▶ **WHAT TO DO**: Repeat verbatim only the lines from the opening of the material below through the one that contains "FLAP, side == LEFT)".

▶ **RECORDED DATA**:
----------------

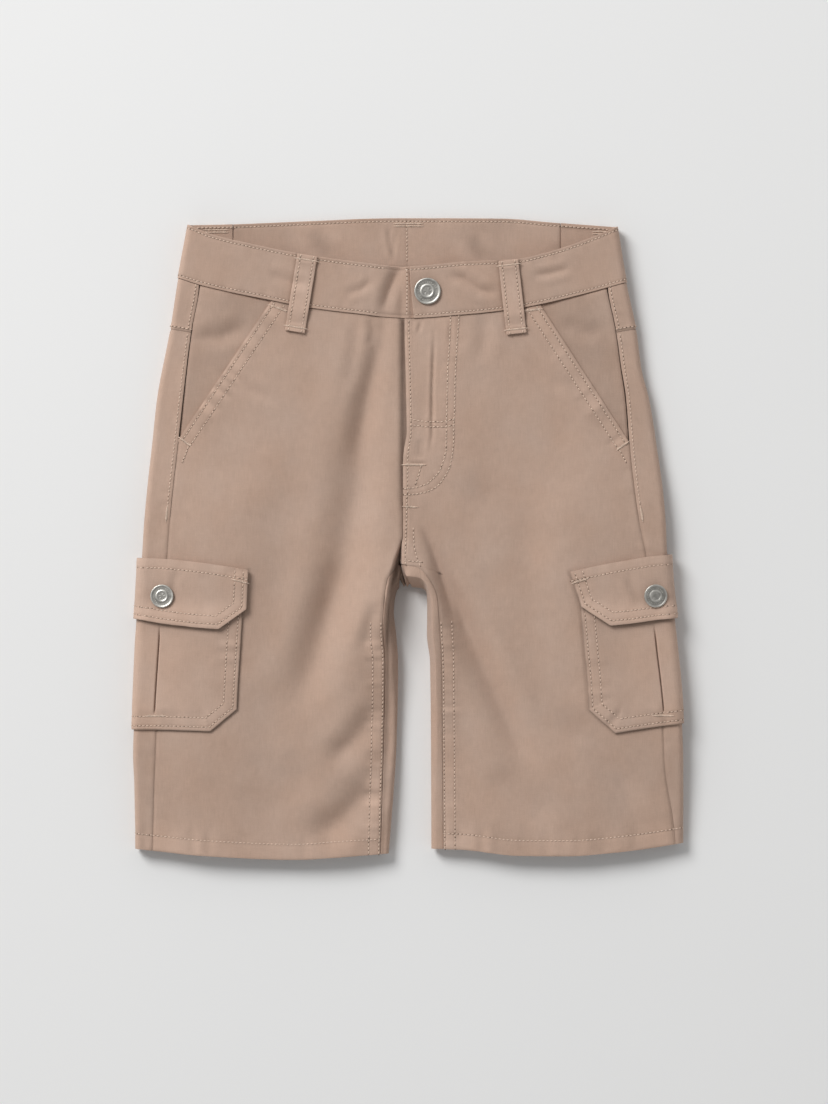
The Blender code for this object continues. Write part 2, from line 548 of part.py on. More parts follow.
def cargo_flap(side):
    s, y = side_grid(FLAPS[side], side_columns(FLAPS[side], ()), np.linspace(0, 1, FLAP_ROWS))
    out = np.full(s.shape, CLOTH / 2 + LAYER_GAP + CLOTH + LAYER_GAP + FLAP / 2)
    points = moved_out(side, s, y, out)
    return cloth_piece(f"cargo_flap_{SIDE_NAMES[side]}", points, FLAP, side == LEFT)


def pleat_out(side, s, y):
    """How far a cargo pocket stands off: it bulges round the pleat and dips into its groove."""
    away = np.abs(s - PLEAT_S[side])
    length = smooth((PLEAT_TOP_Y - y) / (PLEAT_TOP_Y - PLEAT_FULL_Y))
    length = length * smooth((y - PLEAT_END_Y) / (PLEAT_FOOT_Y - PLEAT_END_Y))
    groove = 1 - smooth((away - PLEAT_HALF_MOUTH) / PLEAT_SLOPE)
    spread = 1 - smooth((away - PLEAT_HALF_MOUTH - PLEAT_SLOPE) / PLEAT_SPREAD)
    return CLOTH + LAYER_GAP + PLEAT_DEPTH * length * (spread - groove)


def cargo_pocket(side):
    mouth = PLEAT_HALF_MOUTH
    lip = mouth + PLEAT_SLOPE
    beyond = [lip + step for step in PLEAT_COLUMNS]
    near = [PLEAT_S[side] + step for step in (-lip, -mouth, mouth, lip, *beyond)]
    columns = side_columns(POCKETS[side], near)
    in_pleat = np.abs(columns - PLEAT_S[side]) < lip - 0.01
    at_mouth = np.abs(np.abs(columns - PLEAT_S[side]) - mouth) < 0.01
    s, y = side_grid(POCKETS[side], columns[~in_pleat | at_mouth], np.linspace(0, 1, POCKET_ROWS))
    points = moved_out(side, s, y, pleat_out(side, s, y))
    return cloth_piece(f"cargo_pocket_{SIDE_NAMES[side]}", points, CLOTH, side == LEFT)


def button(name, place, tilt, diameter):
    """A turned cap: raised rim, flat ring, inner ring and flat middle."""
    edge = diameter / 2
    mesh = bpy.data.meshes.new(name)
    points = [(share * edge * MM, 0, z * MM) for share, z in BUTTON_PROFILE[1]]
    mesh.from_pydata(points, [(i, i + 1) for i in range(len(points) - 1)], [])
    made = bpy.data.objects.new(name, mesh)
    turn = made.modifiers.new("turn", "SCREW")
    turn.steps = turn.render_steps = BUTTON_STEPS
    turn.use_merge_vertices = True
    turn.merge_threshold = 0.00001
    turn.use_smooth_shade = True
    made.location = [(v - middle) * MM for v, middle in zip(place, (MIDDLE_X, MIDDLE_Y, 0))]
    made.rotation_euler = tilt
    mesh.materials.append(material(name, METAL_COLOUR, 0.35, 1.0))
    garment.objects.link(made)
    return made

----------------

▶ **THE REPLY**:
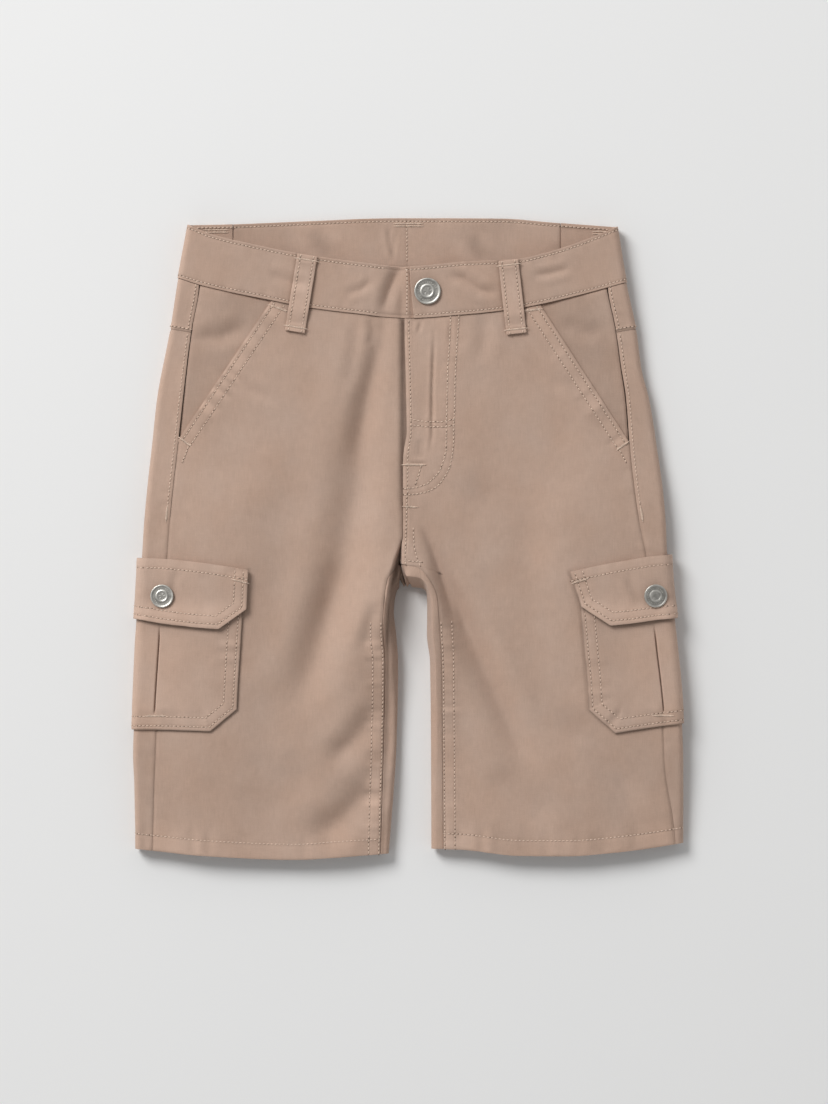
The Blender code for this object continues. Write part 2, from line 548 of part.py on. More parts follow.
def cargo_flap(side):
    s, y = side_grid(FLAPS[side], side_columns(FLAPS[side], ()), np.linspace(0, 1, FLAP_ROWS))
    out = np.full(s.shape, CLOTH / 2 + LAYER_GAP + CLOTH + LAYER_GAP + FLAP / 2)
    points = moved_out(side, s, y, out)
    return cloth_piece(f"cargo_flap_{SIDE_NAMES[side]}", points, FLAP, side == LEFT)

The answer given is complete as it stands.